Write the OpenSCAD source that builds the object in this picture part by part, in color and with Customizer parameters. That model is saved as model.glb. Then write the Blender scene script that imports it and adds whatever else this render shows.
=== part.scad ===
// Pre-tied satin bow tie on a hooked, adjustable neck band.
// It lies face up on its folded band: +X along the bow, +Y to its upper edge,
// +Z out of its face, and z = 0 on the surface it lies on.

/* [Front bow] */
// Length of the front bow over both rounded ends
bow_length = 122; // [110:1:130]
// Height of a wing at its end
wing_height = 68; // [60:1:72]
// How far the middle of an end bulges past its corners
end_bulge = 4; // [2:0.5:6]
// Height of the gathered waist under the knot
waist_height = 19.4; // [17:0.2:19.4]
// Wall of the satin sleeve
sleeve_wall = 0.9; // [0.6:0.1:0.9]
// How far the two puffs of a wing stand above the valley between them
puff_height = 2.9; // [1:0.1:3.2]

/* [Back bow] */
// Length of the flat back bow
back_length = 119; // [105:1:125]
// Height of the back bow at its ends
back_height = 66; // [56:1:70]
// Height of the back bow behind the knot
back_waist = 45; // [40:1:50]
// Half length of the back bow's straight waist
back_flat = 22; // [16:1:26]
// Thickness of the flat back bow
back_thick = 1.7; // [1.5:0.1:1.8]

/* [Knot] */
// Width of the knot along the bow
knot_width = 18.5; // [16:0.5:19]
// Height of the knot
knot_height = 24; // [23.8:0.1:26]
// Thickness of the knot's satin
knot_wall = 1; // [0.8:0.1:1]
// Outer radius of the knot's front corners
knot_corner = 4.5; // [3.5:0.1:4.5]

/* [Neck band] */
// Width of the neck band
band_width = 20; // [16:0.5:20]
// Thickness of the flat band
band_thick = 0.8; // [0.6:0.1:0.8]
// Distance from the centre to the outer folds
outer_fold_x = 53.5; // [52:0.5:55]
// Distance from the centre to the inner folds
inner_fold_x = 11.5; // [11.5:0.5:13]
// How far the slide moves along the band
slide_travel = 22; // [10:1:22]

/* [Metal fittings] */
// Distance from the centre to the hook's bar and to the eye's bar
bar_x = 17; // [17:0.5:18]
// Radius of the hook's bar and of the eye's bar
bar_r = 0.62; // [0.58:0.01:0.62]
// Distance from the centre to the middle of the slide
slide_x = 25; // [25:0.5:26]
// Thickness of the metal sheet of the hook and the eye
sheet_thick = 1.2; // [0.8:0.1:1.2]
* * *
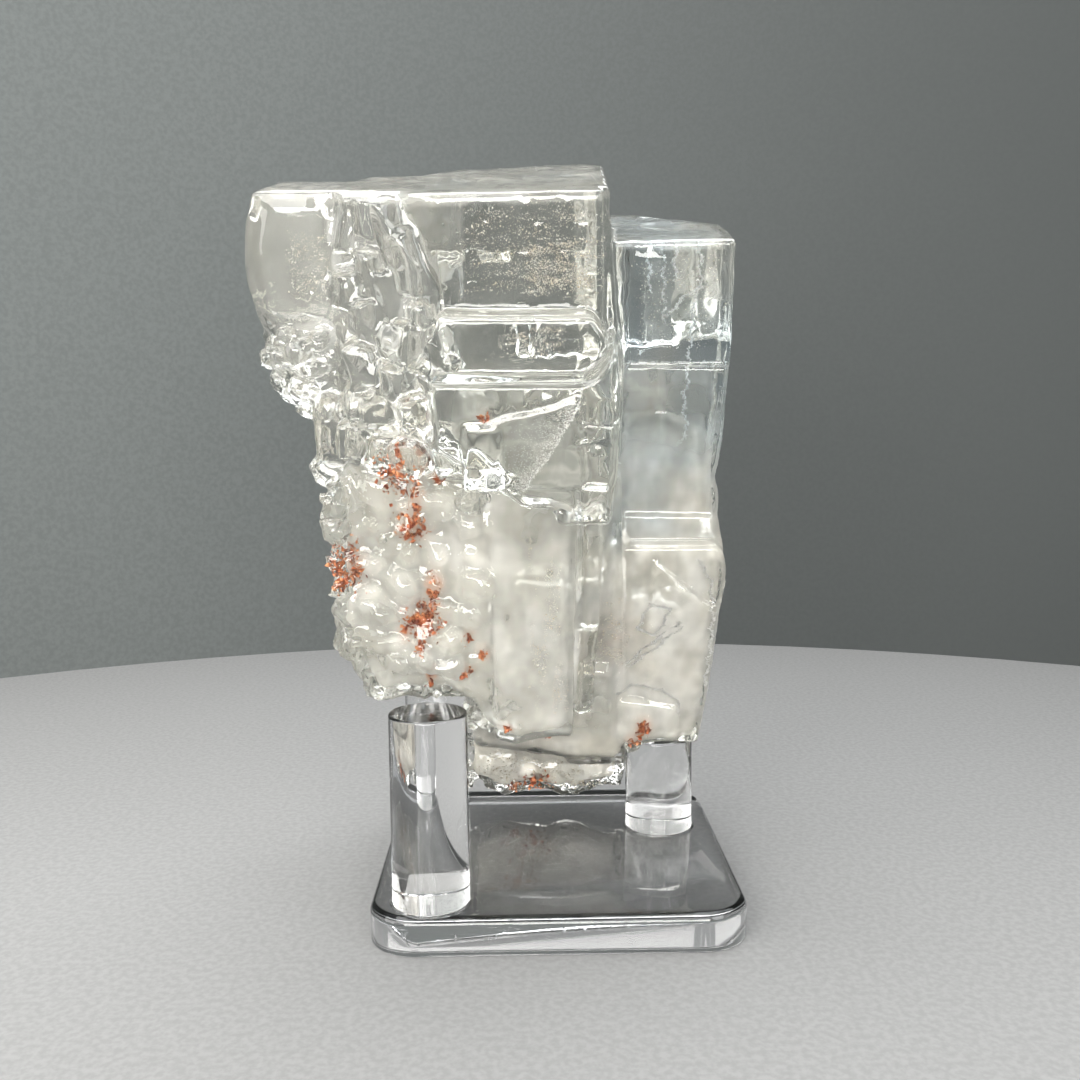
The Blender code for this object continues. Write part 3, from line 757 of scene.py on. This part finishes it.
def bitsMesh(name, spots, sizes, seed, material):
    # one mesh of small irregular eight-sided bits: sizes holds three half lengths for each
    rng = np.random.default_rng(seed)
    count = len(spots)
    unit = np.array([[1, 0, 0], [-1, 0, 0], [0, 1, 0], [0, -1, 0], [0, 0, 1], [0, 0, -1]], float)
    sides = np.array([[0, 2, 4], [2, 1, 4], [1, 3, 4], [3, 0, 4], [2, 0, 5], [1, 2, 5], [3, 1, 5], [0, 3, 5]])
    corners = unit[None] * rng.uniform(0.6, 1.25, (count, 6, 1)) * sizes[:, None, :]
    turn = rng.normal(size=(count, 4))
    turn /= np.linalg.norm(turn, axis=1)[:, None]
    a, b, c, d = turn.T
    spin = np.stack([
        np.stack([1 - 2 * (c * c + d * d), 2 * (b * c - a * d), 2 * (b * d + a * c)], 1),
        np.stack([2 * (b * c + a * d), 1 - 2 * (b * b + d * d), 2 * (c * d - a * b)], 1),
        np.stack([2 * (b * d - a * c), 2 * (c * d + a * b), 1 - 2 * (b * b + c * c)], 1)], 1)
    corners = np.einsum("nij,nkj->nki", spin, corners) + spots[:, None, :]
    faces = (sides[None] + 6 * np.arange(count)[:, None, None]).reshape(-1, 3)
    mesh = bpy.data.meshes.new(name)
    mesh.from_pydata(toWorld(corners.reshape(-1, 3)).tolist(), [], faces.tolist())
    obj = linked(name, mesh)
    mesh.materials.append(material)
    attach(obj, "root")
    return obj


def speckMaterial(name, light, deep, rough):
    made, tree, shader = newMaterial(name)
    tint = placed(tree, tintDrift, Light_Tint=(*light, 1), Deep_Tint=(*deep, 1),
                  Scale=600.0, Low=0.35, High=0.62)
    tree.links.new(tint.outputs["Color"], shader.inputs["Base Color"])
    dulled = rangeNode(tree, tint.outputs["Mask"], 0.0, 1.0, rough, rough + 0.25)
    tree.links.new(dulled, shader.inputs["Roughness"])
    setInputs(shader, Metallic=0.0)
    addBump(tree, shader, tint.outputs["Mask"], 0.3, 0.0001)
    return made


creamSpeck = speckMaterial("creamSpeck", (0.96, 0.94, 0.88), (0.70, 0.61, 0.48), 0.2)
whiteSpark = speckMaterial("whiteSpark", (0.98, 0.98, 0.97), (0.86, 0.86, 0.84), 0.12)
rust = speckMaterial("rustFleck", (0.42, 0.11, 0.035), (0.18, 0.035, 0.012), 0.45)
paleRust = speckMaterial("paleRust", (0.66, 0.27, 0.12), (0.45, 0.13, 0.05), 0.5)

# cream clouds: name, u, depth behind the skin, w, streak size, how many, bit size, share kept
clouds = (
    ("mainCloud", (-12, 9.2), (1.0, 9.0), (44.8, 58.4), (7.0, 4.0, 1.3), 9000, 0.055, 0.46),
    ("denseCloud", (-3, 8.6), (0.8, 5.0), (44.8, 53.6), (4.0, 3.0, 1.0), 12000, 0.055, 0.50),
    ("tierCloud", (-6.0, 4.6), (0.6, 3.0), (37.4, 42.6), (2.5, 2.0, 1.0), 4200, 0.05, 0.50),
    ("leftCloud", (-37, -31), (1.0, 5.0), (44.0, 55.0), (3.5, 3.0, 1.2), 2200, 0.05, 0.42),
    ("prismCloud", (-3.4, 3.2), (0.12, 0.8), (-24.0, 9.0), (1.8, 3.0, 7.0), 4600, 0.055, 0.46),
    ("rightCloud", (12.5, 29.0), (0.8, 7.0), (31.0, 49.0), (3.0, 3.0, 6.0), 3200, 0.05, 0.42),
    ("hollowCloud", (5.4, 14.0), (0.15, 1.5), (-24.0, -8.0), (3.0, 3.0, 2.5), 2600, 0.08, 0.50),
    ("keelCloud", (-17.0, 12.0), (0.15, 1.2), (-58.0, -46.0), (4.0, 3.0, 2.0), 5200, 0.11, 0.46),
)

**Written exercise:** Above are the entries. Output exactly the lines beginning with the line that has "The Blender code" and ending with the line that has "mesh.materials.append(material)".

**Solution to this exercise:**
The Blender code for this object continues. Write part 3, from line 757 of scene.py on. This part finishes it.
def bitsMesh(name, spots, sizes, seed, material):
    # one mesh of small irregular eight-sided bits: sizes holds three half lengths for each
    rng = np.random.default_rng(seed)
    count = len(spots)
    unit = np.array([[1, 0, 0], [-1, 0, 0], [0, 1, 0], [0, -1, 0], [0, 0, 1], [0, 0, -1]], float)
    sides = np.array([[0, 2, 4], [2, 1, 4], [1, 3, 4], [3, 0, 4], [2, 0, 5], [1, 2, 5], [3, 1, 5], [0, 3, 5]])
    corners = unit[None] * rng.uniform(0.6, 1.25, (count, 6, 1)) * sizes[:, None, :]
    turn = rng.normal(size=(count, 4))
    turn /= np.linalg.norm(turn, axis=1)[:, None]
    a, b, c, d = turn.T
    spin = np.stack([
        np.stack([1 - 2 * (c * c + d * d), 2 * (b * c - a * d), 2 * (b * d + a * c)], 1),
        np.stack([2 * (b * c + a * d), 1 - 2 * (b * b + d * d), 2 * (c * d - a * b)], 1),
        np.stack([2 * (b * d - a * c), 2 * (c * d + a * b), 1 - 2 * (b * b + c * c)], 1)], 1)
    corners = np.einsum("nij,nkj->nki", spin, corners) + spots[:, None, :]
    faces = (sides[None] + 6 * np.arange(count)[:, None, None]).reshape(-1, 3)
    mesh = bpy.data.meshes.new(name)
    mesh.from_pydata(toWorld(corners.reshape(-1, 3)).tolist(), [], faces.tolist())
    obj = linked(name, mesh)
    mesh.materials.append(material)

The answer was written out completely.